After talking to a knowledgeable paint guy, I decided to double prime the walls. Somehow or other, I don’t know if it was an impression I got from the can label or somewhere else I was reading, I thought one coat would be good enough. Our drywall was extra thirsty. This double-coat decision messed up the calendar and delayed things, of course.

We had forgotten to finish the top stair reading nook when the drywall was being done, and I was so used to seeing the hole in the wall I forgot that it wasn’t finished yet! Plans had changed about how to trim it out, and it ended up being an arched entrance. It looked a bit like a doghouse to me so I was disappointed, but of course I got used to it.

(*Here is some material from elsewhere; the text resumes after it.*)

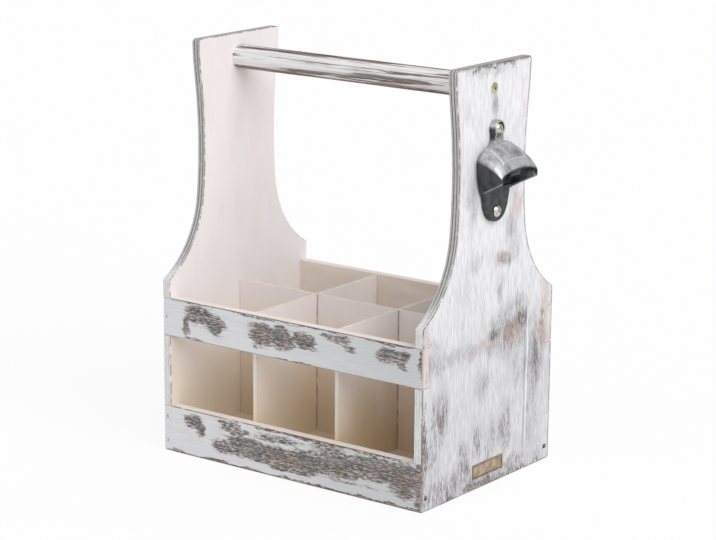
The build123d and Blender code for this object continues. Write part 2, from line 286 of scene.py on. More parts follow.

Anyway had to call back the drywall pros and ask if they could mud it...

 


The window trim was taking a month or so to install. We did all the caulking ourselves, and to this day I wish I had hired it done (if that is something you can hire out). The exterior caulking for some reason was great (probably because my husband did that part), but the interior caulking was so difficult to get right. I watched so many YouTube videos of experts giving tips, my contractor relative gave me tips, and our drywall pros gave me tips, but I never developed the knack for it. Neither did my helpers. I blame the caulk itself! But no matter which kind I tried, or which tool I bought, it was difficult to control. It shrunk and left holes, or it smeared and immediately attracted dirt and sawdust to itself. There is a particular brand I know we bought by the box-full, and whenever I see Matt Risinger recommend it on his channel, I want to yell at the screen: "That stuff is awful!"

We had to call a “progress inspection” to make sure that our permit did not lapse again. The inspector said, “you’re getting close!” Yeah, that’s what the last guy said.